# 2 different levels of sex drive



## JLynnMann (Apr 6, 2011)

Sorry for the title but I couldn't think of another way to say this... 

My husband and I have been married less than a year but have been together going on 4 years now as a couple. We have 2 children together and a 3rd on the way.

When we have sex, it is always good for both of us and that isn't the issue we are having. I am in my early 30's and he in his late 20's/almost 30's. I have always had a fairly high sex drive compared to my female friends but since hitting 30 my sex drive has increased quite a bit.

I am fairly attractive although since becoming pregnant have, of course, gained some weight. He used to chase after me like crazy and we were sexually active everyday and often 2 times a day. 
Now, though, I feel lucky if we have sex once a week. I do realize this may still sound like we are having sex often to some but compared to before we aren't having it nearly as often.
I have asked and have stated my needs and desires to him often and many times it seems he is annoyed with me. I asked him today if we could make time for some lovin' later and he said "I might be able to take care of you later."

I don't know if this is just me but I feel like when he makes comments like this that he is doing it to keep me quiet. Somewhat like sympathy sex....
I probably shouldn't feel this way. After all we had intercourse 5 days ago but I want him to REALLY want me. 
I have been daring. I have been very forward with all my wants and desires. I have quite literally picked him up from work in dress... commando style 2 days ago (If this isn't appropiate feel free to censor this). Nothing happened- nothing at all. He came home and watched tv. 

Being pregnant I am already feeling somewhat like a beached whale and then to have my husband basically shoot me down has been a tremendous blow to my self esteem. 
I don't know how to cope with this. I feel I'm probably being sort of unreasonable and maybe my sex drive is becoming a problem with him anyway.
My girlfriends mostly think I'm nuts because they and their spouses have sex less often and they are satisfied with that arrangement. I sometimes wish I were more like that.

Does anyone else have this problem or is myself and my sex drive all to blame here? Am I being an unreasonable and irrational jerk for the feelings I have? 
This is my first post and I'm sorry it is about this issue and not an intro but I am pretty upset about this issue. Thanks for listening/reading.


----------



## Runs like Dog (Feb 25, 2011)

Some men can be freaked out by sex with a pregnant woman but you would have come across that already what with 2 other children. Or maybe it's just frayed out nerves. 3 kids before 30 can be stressful even for a mere male. I really don't know. You should ask him about this directly, gently, calmly. Maybe suggest a different way to have sex or some different position? Perhaps he's not comfortable with the old ways, whatever they were.


----------



## SimplyAmorous (Nov 25, 2009)

JLynnMann said:


> Does anyone else have this problem or is myself and my sex drive all to blame here?

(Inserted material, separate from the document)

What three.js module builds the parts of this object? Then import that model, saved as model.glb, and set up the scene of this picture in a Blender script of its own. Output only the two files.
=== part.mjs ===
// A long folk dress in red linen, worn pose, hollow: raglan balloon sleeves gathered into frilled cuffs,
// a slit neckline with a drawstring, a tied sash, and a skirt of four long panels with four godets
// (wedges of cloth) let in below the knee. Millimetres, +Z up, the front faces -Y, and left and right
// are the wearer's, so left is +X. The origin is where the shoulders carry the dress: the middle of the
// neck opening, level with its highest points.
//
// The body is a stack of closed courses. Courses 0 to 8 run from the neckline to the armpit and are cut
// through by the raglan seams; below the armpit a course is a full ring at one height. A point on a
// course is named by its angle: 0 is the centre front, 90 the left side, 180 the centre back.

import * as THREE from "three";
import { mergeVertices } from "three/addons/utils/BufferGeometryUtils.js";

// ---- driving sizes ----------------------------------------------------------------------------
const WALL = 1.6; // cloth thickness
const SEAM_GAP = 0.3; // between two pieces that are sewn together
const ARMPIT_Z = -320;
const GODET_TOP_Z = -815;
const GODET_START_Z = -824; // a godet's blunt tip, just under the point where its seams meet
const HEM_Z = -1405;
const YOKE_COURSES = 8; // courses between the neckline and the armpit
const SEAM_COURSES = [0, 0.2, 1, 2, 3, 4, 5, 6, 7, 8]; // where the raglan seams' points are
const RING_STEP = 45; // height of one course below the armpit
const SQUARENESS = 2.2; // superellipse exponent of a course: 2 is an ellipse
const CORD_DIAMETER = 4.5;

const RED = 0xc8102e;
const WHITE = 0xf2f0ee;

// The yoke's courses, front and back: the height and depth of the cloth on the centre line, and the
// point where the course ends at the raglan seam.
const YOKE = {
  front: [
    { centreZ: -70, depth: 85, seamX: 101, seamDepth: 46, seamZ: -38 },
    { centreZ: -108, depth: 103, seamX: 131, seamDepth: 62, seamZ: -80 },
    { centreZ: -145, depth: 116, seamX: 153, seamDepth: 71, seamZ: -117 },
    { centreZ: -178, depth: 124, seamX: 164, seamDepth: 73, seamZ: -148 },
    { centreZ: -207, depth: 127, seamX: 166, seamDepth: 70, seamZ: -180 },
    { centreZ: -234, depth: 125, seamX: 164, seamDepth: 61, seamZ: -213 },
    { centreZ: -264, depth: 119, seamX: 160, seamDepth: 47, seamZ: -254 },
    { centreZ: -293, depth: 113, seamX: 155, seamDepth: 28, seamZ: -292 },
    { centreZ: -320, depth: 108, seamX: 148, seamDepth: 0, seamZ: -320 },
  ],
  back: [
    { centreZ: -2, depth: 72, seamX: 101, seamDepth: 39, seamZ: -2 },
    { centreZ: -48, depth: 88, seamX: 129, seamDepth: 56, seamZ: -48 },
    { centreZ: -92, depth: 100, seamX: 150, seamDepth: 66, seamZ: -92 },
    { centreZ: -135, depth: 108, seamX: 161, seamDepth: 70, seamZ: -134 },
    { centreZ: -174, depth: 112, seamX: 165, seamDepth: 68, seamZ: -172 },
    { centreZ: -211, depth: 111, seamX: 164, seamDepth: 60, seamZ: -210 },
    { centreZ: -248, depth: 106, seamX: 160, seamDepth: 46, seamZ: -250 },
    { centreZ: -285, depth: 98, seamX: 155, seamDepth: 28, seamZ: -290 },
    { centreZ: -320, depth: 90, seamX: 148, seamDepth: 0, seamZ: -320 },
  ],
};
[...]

Am I being an unreasonable and irrational jerk for the feelings I have?
> This is my first post and I'm sorry it is about this issue and not an intro but I am pretty upset about this issue. Thanks for listening/reading.


I think your hormones are VERY NORMAL, so not a problem there. I always had a HIGHER sex drive when I was pregnant, if you are carrying boys, it might even be higher than if a girl, due to the testosterone circulating. 

Also if you are feeling rejected by his ho hum reactions, any wanting wife would feel the same. It sounds like you have talked to him about it and things have not improved. 

Was it THIS way with the last 2 pregnancies also or something has changed ?


----------



## anx (Nov 30, 2010)

I think you need to find out the real reason he isn't as interested in you. 

This isn't uncommon for couples, and sex can fall into a lot of traps.

Does he not want to hurt you and the baby?
Is he less attracted because of the weight?
Is something stressful in his life? Is he nervous about $$ after the new kid?
Find out what changed?
Is he feeling smothered (temperature of the marriage)?

Either way, sometimes we have to suck it up and have sex with our spouse when they need it. Its a hard lesson to learn, but he has to learn it for himself.

Do not think you should have less sex and that would make you happy.

You might want to try a one session marriage counseling. See is someone not involved can get him to open up. Maybe he doesn't feel safe opening up to you or saying something hurtfull like he doesn't find you as attractive right now. Guilt like that can really hurt a person (both him and you).

Also, once people start arguing about sex, it becomes harder to do too. He doesn't want to bring it up to start a fight/hurt you?


----------